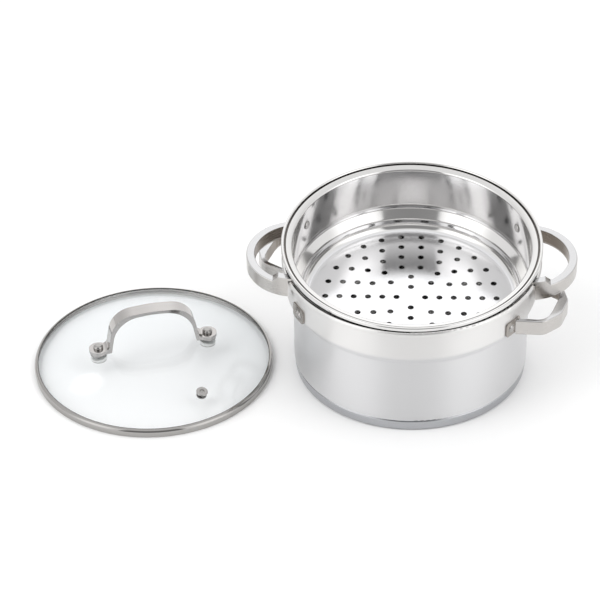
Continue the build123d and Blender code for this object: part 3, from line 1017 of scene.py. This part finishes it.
@dataclass
class Lid:
    """The glass lid with its rolled rim, strap handle and steam vent.

    Attributes:
        center: The middle of the lid on the floor.
        radius: Outer radius of the rim.
        rim_height: Height of the rim.
        flange: Width of the rim over the glass.
        wall: Thickness of the rim's steel.
        hem_width: Width of the rim's foot.
        hem_height: Height of the rim's foot.
        hem_rounding: Rounding of the rim's foot.
        rolled: Rounding at the rim's upper edge.
        lip_rounding: Rounding of the edge on the glass.
    """

    center: tuple[float, float, float] = (-260.8, -7.0, 0.0)
    radius: float = 121.0
    rim_height: float = 8.6
    flange: float = 4.0
    wall: float = 0.6
    hem_width: float = 2.8
    hem_height: float = 2.2
    hem_rounding: float = 0.9
    rolled: float = 3.6
    lip_rounding: float = 0.2

    def rim(self) -> BMesh:
        """Turn the rim with its rolled upper edge.

        Returns:
            The rim, in its place in metres.
        """
        wall_inner = self.radius - self.wall
        hem_inner = self.radius - self.hem_width
        lip = self.radius - self.flange
        lip_under = self.rim_height - 2 * self.wall
        lip_top = self.rim_height - self.wall / 2
        work = turned([
            Corner(lip, lip_under),
            Corner(wall_inner, lip_under, self.rolled - self.wall),
            Corner(wall_inner, self.hem_height),
            Corner(hem_inner, self.hem_height, self.hem_rounding),
            Corner(hem_inner, 0, self.hem_rounding),
            Corner(self.radius, 0, self.hem_rounding),
            Corner(self.radius, self.rim_height, self.rolled),
            Corner(lip, lip_top, self.lip_rounding),
        ], FINE_TURN_STEPS, FINE_CORNER_STEPS)
        bmesh.ops.translate(work, vec=Vector(self.center) * MM, verts=work.verts)
        return work

    def build(self, frame: dict) -> None:
        """Turn the rim and dress the lid's nodes.

        Args:
            frame: The loaded frame.
        """
        dress(frame, "lid_glass", CLEAR_GLASS.build())
        steel = RimFinish("polished_rim_steel", self.center).build()
        finished("lid_rolled_rim", self.rim(), steel, Body.LID, ["lid_rim"])
        dress(frame, "lid_handle", STRAP_STEEL.build())
        fastener = FASTENER_STEEL.build()
        for name in ("seats", "nuts", "screws", "washers"):
            dress(frame, f"lid_handle_{name}", fastener)
        dress(frame, "lid_handle_cushions", CUSHION_SILICONE.build())
        vent = VENT_STEEL.build()
        dress(frame, "vent_eyelet", vent)
        dress(frame, "vent_collar", vent)


@dataclass(frozen=True)
class Lamp:
    """A soft round lamp that points at the pot.

    Attributes:
        name: The lamp's name.
        place: Where it hangs, in metres.
        size: Its diameter, in metres.
        power: Its power, in watts.
    """

    name: str
    place: tuple[float, float, float]
    size: float
    power: float


@dataclass
class Studio:
    """A pale floor, a bright tent with one dark card behind the camera, and the camera itself.

    Attributes:
        floor_half_size: Half the floor's side, in metres.
        floor_color: Colour of the floor as sRGB hex.
        floor_roughness: Roughness of its matt paint.
        floor_gloss: Specular level of the paint.
        camera_place: The camera's place, in metres.
        camera_angle: How far the camera looks down, in degrees.
        lens: Focal length.
        sensor: Width of the sensor.
        far_clip: How far the camera sees, in metres.
        shift: Sideways shift of the lens, as a share of the frame.
        tent_stops: Angle from straight behind the camera, in half turns, and the tent's brightness there.
        overhead_start: Upward part of the direction at which the roof of the tent starts.
        overhead_full: The same where it is all roof.
        overhead_share: Brightness of the roof, as a share of the brightest side.
        soft_lamps: Lamps for the floor and the shadows, which steel and glass don't mirror.
        glass_lamp: The lamp that gives the soft spot on the lid's glass.
    """

    floor_half_size: float = 6.0
    floor_color: str = "#FAFAFA"
    floor_roughness: float = 0.6
    floor_gloss: float = 0.2
    camera_place: tuple[float, float, float] = (-0.0612, -2.1063, 1.6194)
    camera_angle: float = 36.27
    lens: float = 156.0
    sensor: float = 36.0
    far_clip: float = 50.0
    shift: float = -0.0835
    tent_stops: tuple[tuple[float, float], ...] = (
        (0.0, 0.3), (0.145, 0.32), (0.165, 1.2), (0.25, 1.7), (0.36, 1.7), (0.45, 1.0), (0.75, 0.85),
        (1.0, 1.4))
    overhead_start: float = 0.75
    overhead_full: float = 0.9
    overhead_share: float = 0.56
    soft_lamps: tuple[Lamp, ...] = (
        Lamp("soft_lamp_left", (-1.6, -0.8, 2.2), 1.6, 12.5),
        Lamp("soft_lamp_right", (1.8, -0.6, 2.2), 1.6, 9.5))
    glass_lamp: Lamp = Lamp("round_lamp", (-1.02, 1.076, 1.508), 0.3, 0.6)

    def floor(self) -> None:
        """Lay the floor."""
        work = bmesh.new()
        bmesh.ops.create_grid(work, x_segments=1, y_segments=1, size=self.floor_half_size)
        mesh = bpy.data.meshes.new("floor")
        work.to_mesh(mesh)
        work.free()
        mesh.materials.append(coat(new_material("pale_floor_paint"), {
            "Base Color": linear_rgb(self.floor_color), "Roughness": self.floor_roughness,
            "Specular IOR Level": self.floor_gloss}))
        floor = bpy.data.objects.new("floor", mesh)
        bpy.context.scene.collection.objects.link(floor)

    def tent(self) -> None:
        """Light the room by direction: dark straight behind the camera, bright beside it."""
        world = bpy.data.worlds.new("studio_tent")
        world.use_nodes = True
        tree = world.node_tree
        tree.nodes.clear()
        direction = add_node(tree, "ShaderNodeSeparateXYZ", inputs={
            0: add_node(tree, "ShaderNodeTexCoord").outputs["Generated"]})
        toward = add_node(tree, "ShaderNodeMath", {"operation": "MULTIPLY"},
                          {0: direction.outputs["Y"], 1: -1.0})
        azimuth = add_node(tree, "ShaderNodeMath", {"operation": "ARCTAN2"},
                           {0: direction.outputs["X"], 1: toward})
        turn = add_node(tree, "ShaderNodeMath", {"operation": "ABSOLUTE"}, {0: azimuth})
        share = add_node(tree, "ShaderNodeMath", {"operation": "DIVIDE"}, {0: turn, 1: math.pi})
        ramp = add_node(tree, "ShaderNodeValToRGB", inputs={0: share})
        stops = ramp.color_ramp.elements
        top_value = max(value for _, value in self.tent_stops)
        for index, (place, value) in enumerate(self.tent_stops):
            # A new ramp holds two stops.
            stop = stops[index] if index < 2 else stops.new(place)
            stop.position = place
            stop.color = (value / top_value,) * 3 + (1.0,)
        high = add_node(tree, "ShaderNodeMapRange", inputs={
            "Value": direction.outputs["Z"], "From Min": self.overhead_start, "From Max": self.overhead_full})
        mixed = add_node(tree, "ShaderNodeMix", {"data_type": "RGBA"}, {
            "Factor": high, 6: ramp, 7: (self.overhead_share,) * 3 + (1.0,)})
        light = add_node(tree, "ShaderNodeBackground", inputs={
            "Color": mixed.outputs[2], "Strength": top_value})
        add_node(tree, "ShaderNodeOutputWorld", inputs={"Surface": light})
        bpy.context.scene.world = world

    def hang(self, lamp: Lamp, mirror: bpy.types.Object | None = None) -> None:
        """Hang one lamp.

        Args:
            lamp: The lamp.
            mirror: The one piece that it lights and is mirrored in, where it is such a lamp.
        """
        data = bpy.data.lights.new(lamp.name, "AREA")
        data.shape = "DISK"
        data.size = lamp.size
        data.energy = lamp.power
        light = bpy.data.objects.new(lamp.name, data)
        light.location = lamp.place
        light.rotation_euler = (-Vector(lamp.place)).to_track_quat("-Z", "Y").to_euler()
        light.visible_glossy = mirror is not None
        if mirror:
            lit = bpy.data.collections.new(f"{lamp.name}_lights")
            lit.objects.link(mirror)
            light.light_linking.receiver_collection = lit
        bpy.context.scene.collection.objects.link(light)

    def camera(self) -> None:
        """Set the camera where the photograph was taken."""
        data = bpy.data.cameras.new("camera")
        data.lens = self.lens
        data.sensor_width = self.sensor
        data.shift_x = self.shift
        data.clip_end = self.far_clip
        camera = bpy.data.objects.new("camera", data)
        camera.location = self.camera_place
        camera.rotation_euler = Euler((math.radians(90 - self.camera_angle), 0, 0))
        bpy.context.scene.collection.objects.link(camera)
        bpy.context.scene.camera = camera

    def build(self, frame: dict) -> None:
        """Set up the whole studio.

        Args:
            frame: The loaded frame.
        """
        self.floor()
        self.tent()
        for lamp in self.soft_lamps:
            self.hang(lamp)
        self.hang(self.glass_lamp, frame["nodes"]["lid_glass"])
        self.camera()
        bpy.context.scene.view_settings.view_transform = "Standard"


def main() -> None:
    """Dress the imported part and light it."""
    logging.basicConfig(level=logging.INFO, format="%(name)s: %(message)s")
    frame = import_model()
    Studio().build(frame)
    Pot().build(frame)
    Insert().build(frame)
    Lid().build(frame)
    log.info("all pieces are dressed")


if __name__ == "__main__":
    main()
+ + +
→ **Problem to solve**
Quote exactly the stretch of lines above that starts at the first one and ends at the line with "and steam vent.", and nothing beyond it.

→ **Answer to the task**
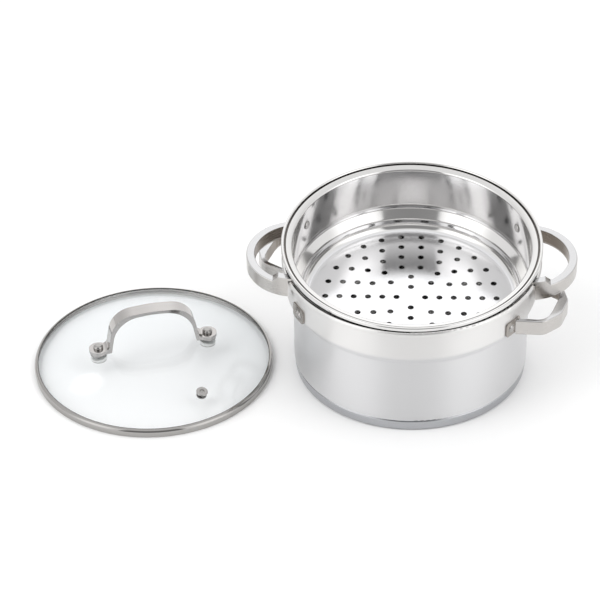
Continue the build123d and Blender code for this object: part 3, from line 1017 of scene.py. This part finishes it.
@dataclass
class Lid:
    """The glass lid with its rolled rim, strap handle and steam vent.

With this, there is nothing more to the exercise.